Enchanting, ambient-impressionist postcard depictions of the good life from composer/collagist Roméo Poirier, debuting on Manchester’s sferic with a round-trip to Venusian beaches and back. A must check for fans of Jon Hassell or Andrew Pekler’s phantom sound islands and Mike Cooper’s Pacific sojourns.

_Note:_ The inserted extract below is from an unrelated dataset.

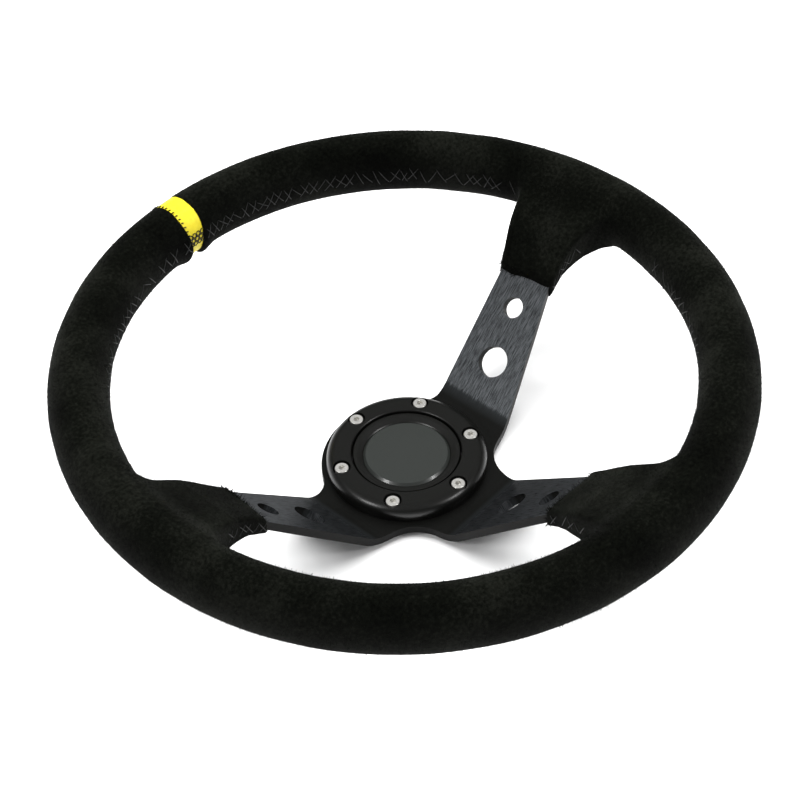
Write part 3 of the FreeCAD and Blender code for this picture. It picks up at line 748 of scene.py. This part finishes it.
def paint_frame(steel):
    """Gives the CAD pieces that stay visible their materials."""
    brass = plain_material("brass", (0.62, 0.44, 0.16), 0.32, 1.0)
    looks = {
        "spoke_plate": brushed_material(),
        "rim_core_ring": steel,
        "spoke_rivets": steel,
        "trim_ring": plain_material("ring_black", (0.0022, 0.0023, 0.0019), 0.32, grain=900.0, strength=0.08),
        "ring_screws": plain_material("screw_steel", (0.68, 0.67, 0.64), 0.30, 0.80),
        "horn_housing": plain_material("housing_black", (0.02, 0.02, 0.02), 0.55),
        "retaining_clip": steel,
        "horn_cap": plain_material("bezel_black", (0.0024, 0.0025, 0.0021), 0.36, grain=1200.0),
        "horn_insert": plain_material("insert_grey", (0.0145, 0.0165, 0.0150), 0.34, coat=0.35,
                                      grain=1800.0, strength=0.04),
        "stem_circlip": steel,
        "moving_contact": brass,
        "fixed_contact": brass,
        "contact_insulator": plain_material("insulator_black", (0.02, 0.02, 0.02), 0.6),
        "earth_terminal": brass,
        "live_terminal": brass,
    }
    for name, material in looks.items():
        node = frame["nodes"][name]
        node.data.materials.clear()
        node.data.materials.append(material)


# ---------------------------------------------------------------- studio
def camera():
    """Looks down at the rim's middle from between 6 and 9 o'clock, then rolls, tilts and pans a little."""
    azimuth, elevation = math.radians(CAMERA_AZIMUTH), math.radians(CAMERA_ELEVATION)
    back = Vector((math.cos(elevation) * math.cos(azimuth), math.cos(elevation) * math.sin(azimuth),
                   math.sin(elevation)))
    right = (-back).cross(Vector((0, 0, 1))).normalized()
    up = right.cross(-back)
    axes = Matrix((right, -up, -back))
    turn = (Matrix.Rotation(math.radians(CAMERA_ROLL), 3, "Z")
            @ Matrix.Rotation(math.radians(CAMERA_TILT), 3, "X")
            @ Matrix.Rotation(math.radians(CAMERA_PAN), 3, "Y"))
    seen = turn @ axes
    basis = Matrix((seen[0], -seen[1], -seen[2])).transposed().to_4x4()
    basis.translation = back * CAMERA_DISTANCE + Vector((0, 0, RIM_HEIGHT))
    data = bpy.data.cameras.new("camera")
    data.lens = LENS
    data.sensor_width = 36.0
    data.clip_start = 0.01
    obj = bpy.data.objects.new("camera", data)
    obj.matrix_world = basis
    bpy.context.scene.collection.objects.link(obj)
    bpy.context.scene.camera = obj


def area_light(name, place, target, width, height, watts):
    data = bpy.data.lights.new(name, "AREA")
    data.shape = "RECTANGLE"
    data.size = width
    data.size_y = height
    data.energy = watts
    obj = bpy.data.objects.new(name, data)
    obj.location = place
    obj.rotation_euler = (Vector(target) - Vector(place)).to_track_quat("-Z", "Y").to_euler()
    bpy.context.scene.collection.objects.link(obj)
    return obj


def floor():
    bpy.ops.mesh.primitive_plane_add(size=FLOOR_SIZE, location=(0, 0, FLOOR_HEIGHT))
    plane = bpy.context.object
    plane.name = "floor"
    material, _, _, shader = new_material("floor")
    shader.inputs["Base Color"].default_value = (0.93, 0.93, 0.93, 1)
    shader.inputs["Roughness"].default_value = 0.10
    shader.inputs["Specular IOR Level"].default_value = 0.6
    shader.inputs["Emission Color"].default_value = (1, 1, 1, 1)
    shader.inputs["Emission Strength"].default_value = 0.05
    plane.data.materials.append(material)


def world():
    scene_world = bpy.data.worlds.new("studio")
    scene_world.use_nodes = True
    background = scene_world.node_tree.nodes["Background"]
    background.inputs["Color"].default_value = (1, 1, 1, 1)
    background.inputs["Strength"].default_value = 0.29
    bpy.context.scene.world = scene_world


def lights():
    overhead = area_light("overhead", (0.80, 0.75, 2.5), (0, 0, 0), 4.2, 4.2, 292.0)
    overhead.visible_glossy = False
    area_light("left", (-1.28, 0.30, 1.10), (0, 0, 0.02), 0.38, 0.38, 9.0)
    area_light("right", (0.53, -1.27, 1.02), (0, 0, 0.02), 0.38, 0.38, 9.0)
    area_light("side", (-0.92, 0.82, 1.22), (0, 0, 0.02), 0.6, 0.5, 0.5)


suede = suede_material()
black_thread = thread_material("black_thread", (0.004, 0.004, 0.004))
grey_thread = thread_material("grey_thread", (0.0030, 0.0032, 0.0029))
nap_fibres(suede_pieces(suede), suede)
centre_band(yellow_material())
rim_stitching(grey_thread)
root_side_stitching(grey_thread)
band_stitching(black_thread)
steel = plain_material("steel", (0.42, 0.42, 0.43), 0.35, 1.0)
return_spring(steel)
paint_frame(steel)
world()
lights()
floor()
camera()
bpy.context.scene.view_settings.view_transform = "Standard"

Working in the crème-concrète and frothy exotica style that made his ‘Plage Arrière’ a cult hit in 2016 (and on vinyl in 2019), Brussels-based Roméo Poirier conjures gauzily impressionistic beach scenes and heady sunny day feels from a fine mix of granular processing and bleached-out Balearic tropes in the dilapidated but deeply charming environs of ‘Hotel Nova’. Armed with a suitcase of floral shirts, trunks, paperbacks and a laptop, he checks into a lounging, relaxed and modestly lush sound that appears to shift and shimmer with the iridescent aftereffects of a micro-dosed daiquiri or the warm, turquoise waters by his feet.
Taking up residency in an imagined, hauntological lounge space where Jon Hassell and Andrew Pekler could have once seduced each evening’s guests, Poirier applies his filigree sampling and rearrangement techniques with rarified, ephemeral effect to float from smeared Hassellian brass in ‘Thalassocratie’ to smoky, ember crackle jazz in ‘Le bematiste’, and frayed loops in ‘Du Rocher’ redolent of Biosphere’s ‘Dropsonde’, with half- recognisable motifs that thread through and tie the record together like tropical spider webs.

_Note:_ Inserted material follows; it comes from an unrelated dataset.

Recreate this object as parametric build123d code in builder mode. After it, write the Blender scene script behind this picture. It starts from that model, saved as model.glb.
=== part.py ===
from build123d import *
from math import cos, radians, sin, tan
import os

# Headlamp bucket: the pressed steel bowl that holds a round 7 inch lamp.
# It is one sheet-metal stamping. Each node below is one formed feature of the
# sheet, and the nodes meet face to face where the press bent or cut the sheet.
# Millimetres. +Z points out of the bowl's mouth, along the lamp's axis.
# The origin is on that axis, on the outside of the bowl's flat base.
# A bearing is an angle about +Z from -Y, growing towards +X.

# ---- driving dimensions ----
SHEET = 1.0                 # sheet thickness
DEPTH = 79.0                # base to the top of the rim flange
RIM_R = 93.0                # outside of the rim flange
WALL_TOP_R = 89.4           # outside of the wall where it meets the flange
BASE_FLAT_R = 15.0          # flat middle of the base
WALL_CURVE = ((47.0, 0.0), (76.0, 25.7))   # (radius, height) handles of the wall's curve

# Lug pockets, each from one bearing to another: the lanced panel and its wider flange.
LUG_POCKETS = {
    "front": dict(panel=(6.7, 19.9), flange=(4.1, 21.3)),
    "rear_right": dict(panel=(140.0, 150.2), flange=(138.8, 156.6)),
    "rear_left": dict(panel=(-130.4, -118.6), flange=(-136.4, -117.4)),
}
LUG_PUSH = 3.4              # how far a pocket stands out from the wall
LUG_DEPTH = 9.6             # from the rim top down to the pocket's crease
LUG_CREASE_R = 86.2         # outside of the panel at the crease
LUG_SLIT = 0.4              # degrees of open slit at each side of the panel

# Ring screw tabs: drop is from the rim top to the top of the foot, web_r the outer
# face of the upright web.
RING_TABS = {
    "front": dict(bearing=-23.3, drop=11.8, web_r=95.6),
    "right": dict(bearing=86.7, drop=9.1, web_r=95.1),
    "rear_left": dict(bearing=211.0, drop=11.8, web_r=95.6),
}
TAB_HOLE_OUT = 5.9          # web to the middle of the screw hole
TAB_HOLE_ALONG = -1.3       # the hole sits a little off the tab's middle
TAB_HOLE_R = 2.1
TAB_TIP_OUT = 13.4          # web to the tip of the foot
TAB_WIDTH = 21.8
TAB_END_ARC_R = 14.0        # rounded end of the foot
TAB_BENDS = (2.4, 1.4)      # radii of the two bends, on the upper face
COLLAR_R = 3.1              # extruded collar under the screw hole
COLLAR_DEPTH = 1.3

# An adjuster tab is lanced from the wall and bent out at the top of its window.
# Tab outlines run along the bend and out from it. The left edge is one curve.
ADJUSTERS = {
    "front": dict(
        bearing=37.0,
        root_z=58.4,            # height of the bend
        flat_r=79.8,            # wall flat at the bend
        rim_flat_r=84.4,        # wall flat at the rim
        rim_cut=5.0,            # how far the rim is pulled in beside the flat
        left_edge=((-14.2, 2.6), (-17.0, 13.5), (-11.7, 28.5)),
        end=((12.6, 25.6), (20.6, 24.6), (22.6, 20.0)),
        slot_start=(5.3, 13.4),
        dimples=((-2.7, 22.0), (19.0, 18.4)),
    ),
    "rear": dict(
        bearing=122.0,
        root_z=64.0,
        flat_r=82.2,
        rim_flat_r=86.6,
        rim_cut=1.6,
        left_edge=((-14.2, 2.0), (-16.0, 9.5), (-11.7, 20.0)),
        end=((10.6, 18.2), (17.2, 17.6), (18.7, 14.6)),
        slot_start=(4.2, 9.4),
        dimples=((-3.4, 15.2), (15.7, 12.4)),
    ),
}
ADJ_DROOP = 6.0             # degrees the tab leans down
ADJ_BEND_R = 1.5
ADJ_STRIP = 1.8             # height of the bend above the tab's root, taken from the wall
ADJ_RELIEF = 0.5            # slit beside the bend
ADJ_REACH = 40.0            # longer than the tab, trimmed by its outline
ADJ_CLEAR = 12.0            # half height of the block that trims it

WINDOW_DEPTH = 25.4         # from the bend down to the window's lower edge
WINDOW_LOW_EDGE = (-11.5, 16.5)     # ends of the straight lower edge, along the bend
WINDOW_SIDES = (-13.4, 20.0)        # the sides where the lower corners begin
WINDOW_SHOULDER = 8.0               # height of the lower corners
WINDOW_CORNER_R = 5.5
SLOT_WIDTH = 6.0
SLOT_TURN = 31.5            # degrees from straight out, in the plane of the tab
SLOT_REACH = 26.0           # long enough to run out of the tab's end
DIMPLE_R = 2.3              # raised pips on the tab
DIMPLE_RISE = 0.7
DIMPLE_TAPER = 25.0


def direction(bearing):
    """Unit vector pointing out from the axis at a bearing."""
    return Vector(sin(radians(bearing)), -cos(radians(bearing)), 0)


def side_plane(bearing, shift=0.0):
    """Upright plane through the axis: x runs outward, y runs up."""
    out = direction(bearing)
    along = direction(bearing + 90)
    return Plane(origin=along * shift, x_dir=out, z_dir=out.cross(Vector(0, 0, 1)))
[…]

Along the fine line or flux between stylistic cliche and organic truths, Roméo Poirier uses tactfully textured electronics and timeless dubbing to realise an electronic simulacra of a world which becomes real through its eccentricities and cohesive integration of sounds. Trust there’s no mosquito bites or sunburn here, but you may not be able to escape the feeling you’ve been on holiday after immersing in Poirier’s careful world building.